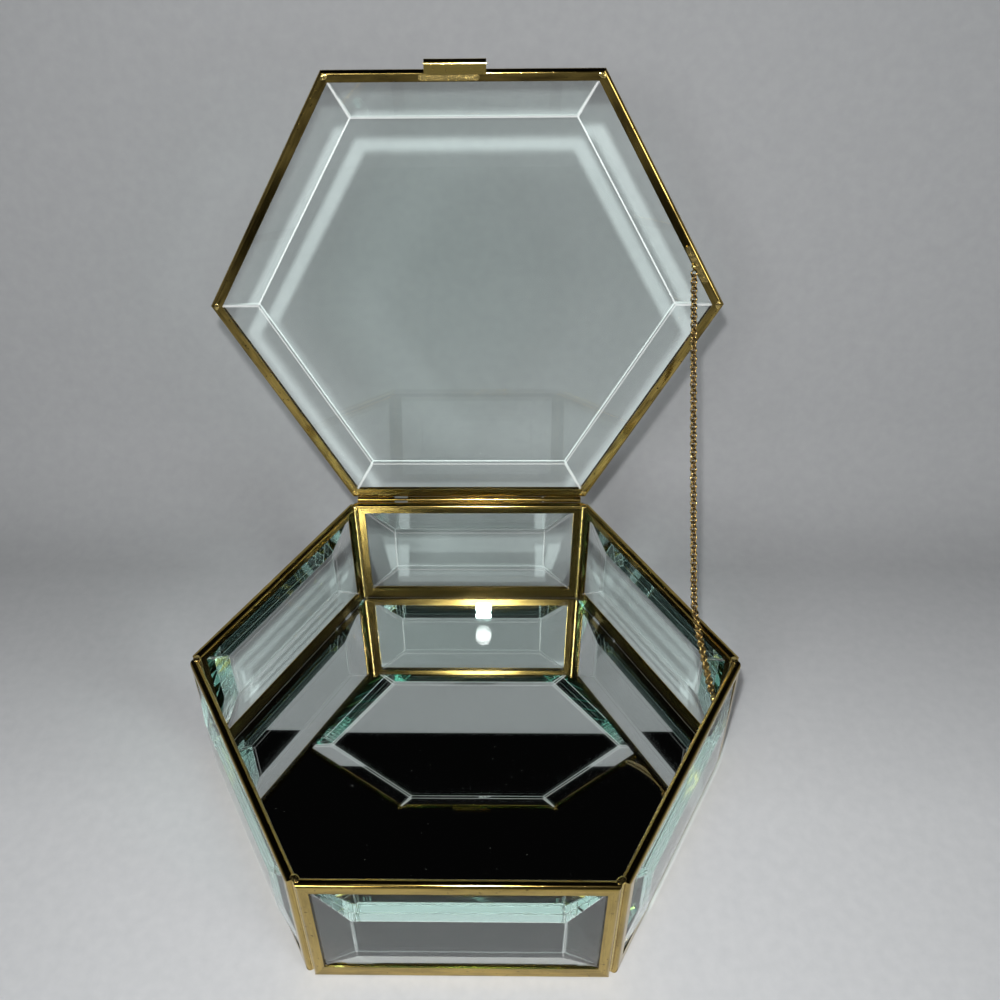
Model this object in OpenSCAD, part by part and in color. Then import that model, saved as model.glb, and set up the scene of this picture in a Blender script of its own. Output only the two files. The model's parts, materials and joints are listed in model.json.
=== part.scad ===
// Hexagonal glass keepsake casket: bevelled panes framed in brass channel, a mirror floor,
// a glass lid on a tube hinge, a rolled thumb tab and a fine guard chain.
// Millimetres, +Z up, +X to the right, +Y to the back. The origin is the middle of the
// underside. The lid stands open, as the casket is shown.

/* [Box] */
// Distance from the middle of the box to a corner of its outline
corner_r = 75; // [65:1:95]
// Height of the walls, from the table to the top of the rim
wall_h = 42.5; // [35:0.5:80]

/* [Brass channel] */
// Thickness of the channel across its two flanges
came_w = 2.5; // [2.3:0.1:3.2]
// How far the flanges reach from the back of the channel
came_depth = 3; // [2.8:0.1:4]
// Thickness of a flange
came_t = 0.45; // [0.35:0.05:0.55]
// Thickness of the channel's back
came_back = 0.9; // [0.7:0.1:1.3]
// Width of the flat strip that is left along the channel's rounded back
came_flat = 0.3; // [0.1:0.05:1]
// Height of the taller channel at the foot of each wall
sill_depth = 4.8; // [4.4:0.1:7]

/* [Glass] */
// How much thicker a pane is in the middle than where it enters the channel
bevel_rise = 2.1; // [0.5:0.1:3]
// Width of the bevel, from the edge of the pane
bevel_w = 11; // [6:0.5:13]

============

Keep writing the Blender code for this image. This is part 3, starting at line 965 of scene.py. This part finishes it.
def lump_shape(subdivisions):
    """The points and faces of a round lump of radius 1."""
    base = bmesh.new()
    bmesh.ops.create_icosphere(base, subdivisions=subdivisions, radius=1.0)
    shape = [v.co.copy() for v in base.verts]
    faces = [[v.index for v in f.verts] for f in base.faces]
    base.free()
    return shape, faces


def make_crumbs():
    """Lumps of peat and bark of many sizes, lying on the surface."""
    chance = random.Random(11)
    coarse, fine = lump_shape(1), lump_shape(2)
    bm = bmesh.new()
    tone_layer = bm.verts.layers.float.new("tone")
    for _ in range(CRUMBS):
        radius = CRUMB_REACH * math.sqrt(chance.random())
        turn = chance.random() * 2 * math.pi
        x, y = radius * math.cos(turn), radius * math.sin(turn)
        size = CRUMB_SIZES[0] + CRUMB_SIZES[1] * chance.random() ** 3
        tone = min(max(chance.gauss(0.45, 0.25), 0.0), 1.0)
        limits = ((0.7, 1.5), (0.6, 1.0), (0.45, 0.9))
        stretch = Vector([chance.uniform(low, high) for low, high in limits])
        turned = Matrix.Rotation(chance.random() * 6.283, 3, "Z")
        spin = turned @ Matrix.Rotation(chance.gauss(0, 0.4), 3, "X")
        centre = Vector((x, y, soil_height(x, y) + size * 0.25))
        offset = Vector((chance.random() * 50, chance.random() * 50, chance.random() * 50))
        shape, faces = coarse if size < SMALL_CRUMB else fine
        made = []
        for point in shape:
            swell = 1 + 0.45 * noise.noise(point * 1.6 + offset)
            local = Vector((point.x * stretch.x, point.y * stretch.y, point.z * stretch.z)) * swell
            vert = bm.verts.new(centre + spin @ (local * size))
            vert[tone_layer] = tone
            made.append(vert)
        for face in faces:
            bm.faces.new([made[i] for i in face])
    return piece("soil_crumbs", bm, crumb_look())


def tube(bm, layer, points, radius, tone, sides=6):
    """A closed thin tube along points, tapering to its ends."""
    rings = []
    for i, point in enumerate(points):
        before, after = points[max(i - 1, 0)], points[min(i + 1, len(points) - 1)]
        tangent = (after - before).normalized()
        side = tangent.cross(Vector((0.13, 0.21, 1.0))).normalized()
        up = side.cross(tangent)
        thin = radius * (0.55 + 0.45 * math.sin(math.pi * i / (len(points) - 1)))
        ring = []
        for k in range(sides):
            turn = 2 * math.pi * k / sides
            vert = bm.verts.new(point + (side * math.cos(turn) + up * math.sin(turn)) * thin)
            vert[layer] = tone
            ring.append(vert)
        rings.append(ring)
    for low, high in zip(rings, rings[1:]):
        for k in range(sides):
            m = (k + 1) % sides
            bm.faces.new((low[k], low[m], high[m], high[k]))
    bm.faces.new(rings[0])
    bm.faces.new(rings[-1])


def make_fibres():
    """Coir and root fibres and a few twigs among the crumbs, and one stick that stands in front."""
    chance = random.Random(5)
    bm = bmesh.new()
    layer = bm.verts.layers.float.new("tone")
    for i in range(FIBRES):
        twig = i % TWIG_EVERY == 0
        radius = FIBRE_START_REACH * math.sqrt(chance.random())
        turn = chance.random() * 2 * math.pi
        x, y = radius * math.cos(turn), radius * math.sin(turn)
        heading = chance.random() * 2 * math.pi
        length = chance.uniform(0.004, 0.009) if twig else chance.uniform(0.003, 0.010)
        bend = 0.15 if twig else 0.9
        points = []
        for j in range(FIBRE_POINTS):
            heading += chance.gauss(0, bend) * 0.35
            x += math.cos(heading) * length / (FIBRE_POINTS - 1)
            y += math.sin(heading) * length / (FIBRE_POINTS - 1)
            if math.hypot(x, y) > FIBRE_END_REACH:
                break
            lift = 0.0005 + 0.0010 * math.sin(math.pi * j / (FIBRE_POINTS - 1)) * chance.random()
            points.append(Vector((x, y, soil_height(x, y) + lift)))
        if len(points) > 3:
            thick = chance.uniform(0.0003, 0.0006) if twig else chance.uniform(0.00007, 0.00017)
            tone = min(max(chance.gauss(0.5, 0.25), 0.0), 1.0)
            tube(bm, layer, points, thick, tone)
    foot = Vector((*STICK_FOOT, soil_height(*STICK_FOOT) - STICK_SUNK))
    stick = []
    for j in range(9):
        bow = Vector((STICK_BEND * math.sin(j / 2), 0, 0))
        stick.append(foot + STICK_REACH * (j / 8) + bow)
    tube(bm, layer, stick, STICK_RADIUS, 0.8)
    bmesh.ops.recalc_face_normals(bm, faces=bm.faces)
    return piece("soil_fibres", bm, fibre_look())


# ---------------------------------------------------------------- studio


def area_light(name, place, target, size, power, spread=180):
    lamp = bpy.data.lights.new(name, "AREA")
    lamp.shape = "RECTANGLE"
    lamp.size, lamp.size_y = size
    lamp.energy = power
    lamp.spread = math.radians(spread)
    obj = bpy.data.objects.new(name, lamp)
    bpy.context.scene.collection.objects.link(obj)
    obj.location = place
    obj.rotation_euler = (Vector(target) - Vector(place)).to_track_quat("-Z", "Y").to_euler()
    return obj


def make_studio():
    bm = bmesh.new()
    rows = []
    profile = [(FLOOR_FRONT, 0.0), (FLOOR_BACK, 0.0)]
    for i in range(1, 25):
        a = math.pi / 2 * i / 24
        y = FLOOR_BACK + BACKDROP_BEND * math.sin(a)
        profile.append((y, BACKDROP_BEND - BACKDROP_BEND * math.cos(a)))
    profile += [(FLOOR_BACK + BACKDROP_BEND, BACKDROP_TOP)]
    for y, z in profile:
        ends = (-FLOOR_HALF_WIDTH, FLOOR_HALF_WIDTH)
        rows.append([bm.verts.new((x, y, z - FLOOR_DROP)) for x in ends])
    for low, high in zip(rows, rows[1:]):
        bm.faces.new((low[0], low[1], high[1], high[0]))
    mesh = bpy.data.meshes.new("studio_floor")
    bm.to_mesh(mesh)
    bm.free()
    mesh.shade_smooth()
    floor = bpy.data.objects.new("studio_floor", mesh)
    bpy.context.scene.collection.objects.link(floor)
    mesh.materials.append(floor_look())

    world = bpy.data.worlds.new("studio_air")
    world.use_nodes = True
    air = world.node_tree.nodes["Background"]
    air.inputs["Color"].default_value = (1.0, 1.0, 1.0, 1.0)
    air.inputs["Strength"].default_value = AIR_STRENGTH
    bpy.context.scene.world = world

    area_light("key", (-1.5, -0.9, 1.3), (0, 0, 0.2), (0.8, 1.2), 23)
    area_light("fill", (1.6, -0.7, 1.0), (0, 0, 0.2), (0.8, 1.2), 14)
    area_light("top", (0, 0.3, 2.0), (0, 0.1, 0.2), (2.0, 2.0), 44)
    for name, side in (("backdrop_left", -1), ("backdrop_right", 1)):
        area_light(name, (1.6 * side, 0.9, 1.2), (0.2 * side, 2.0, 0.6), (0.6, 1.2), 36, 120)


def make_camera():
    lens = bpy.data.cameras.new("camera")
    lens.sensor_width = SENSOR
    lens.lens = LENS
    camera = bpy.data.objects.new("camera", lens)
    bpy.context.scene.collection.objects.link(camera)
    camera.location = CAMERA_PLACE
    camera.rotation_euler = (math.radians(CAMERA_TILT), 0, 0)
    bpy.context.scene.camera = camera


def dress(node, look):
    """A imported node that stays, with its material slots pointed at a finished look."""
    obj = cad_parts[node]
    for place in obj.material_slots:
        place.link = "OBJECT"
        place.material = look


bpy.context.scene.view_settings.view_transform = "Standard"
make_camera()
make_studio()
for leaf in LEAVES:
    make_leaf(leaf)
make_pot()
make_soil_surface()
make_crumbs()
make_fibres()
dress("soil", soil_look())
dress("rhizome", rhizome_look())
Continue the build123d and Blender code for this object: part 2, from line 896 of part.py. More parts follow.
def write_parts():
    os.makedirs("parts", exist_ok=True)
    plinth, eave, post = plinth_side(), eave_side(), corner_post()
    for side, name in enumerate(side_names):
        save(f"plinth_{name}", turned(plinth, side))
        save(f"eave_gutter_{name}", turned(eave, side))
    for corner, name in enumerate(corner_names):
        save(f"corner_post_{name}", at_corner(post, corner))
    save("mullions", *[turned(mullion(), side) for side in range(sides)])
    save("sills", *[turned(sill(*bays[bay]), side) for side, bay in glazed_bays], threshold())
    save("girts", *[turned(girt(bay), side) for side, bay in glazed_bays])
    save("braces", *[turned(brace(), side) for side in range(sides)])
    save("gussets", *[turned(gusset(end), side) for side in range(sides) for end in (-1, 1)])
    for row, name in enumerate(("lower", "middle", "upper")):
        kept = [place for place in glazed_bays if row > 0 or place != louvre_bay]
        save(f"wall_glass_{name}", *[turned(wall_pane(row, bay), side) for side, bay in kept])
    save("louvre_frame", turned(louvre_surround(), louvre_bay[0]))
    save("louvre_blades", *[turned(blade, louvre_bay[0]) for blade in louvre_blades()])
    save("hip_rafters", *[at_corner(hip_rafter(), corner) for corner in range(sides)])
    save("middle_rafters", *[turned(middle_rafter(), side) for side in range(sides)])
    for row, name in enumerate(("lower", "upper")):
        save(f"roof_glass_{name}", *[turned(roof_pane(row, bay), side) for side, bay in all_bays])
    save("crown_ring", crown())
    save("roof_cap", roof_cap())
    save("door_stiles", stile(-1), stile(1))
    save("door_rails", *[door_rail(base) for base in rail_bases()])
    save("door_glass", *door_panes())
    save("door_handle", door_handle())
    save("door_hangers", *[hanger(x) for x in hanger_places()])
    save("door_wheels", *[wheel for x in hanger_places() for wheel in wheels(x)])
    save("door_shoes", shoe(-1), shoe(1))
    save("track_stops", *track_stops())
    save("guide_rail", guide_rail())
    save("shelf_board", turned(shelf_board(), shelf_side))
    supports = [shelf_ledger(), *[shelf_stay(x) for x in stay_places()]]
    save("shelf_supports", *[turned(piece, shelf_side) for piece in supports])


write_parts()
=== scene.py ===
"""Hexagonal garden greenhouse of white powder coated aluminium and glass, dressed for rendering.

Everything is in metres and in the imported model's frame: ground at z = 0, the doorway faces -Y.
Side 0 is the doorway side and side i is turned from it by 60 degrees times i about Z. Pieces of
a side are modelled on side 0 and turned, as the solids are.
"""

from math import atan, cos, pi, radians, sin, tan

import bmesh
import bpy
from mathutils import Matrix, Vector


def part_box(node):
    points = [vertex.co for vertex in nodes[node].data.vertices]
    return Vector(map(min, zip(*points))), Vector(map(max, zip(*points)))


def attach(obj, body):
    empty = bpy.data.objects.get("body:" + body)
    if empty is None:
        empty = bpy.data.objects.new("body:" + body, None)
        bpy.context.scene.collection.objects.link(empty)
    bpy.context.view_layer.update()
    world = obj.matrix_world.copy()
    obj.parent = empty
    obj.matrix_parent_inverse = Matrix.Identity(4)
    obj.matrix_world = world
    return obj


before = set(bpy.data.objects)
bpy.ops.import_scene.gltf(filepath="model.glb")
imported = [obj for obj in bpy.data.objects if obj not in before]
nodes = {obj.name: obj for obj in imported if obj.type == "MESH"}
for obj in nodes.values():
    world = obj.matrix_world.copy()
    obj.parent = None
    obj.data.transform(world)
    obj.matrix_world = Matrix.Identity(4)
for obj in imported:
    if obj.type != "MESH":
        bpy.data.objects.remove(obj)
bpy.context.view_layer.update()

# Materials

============

▶ To be done:
In the material above, locate the line containing "Model this object" and the line containing "wall_h = 42.5; // [35:0.5:80]". Transcribe exactly those two lines and every line between them, and nothing more.

▶ The reply:
Model this object in OpenSCAD, part by part and in color. Then import that model, saved as model.glb, and set up the scene of this picture in a Blender script of its own. Output only the two files. The model's parts, materials and joints are listed in model.json.
=== part.scad ===
// Hexagonal glass keepsake casket: bevelled panes framed in brass channel, a mirror floor,
// a glass lid on a tube hinge, a rolled thumb tab and a fine guard chain.
// Millimetres, +Z up, +X to the right, +Y to the back. The origin is the middle of the
// underside. The lid stands open, as the casket is shown.

/* [Box] */
// Distance from the middle of the box to a corner of its outline
corner_r = 75; // [65:1:95]
// Height of the walls, from the table to the top of the rim
wall_h = 42.5; // [35:0.5:80]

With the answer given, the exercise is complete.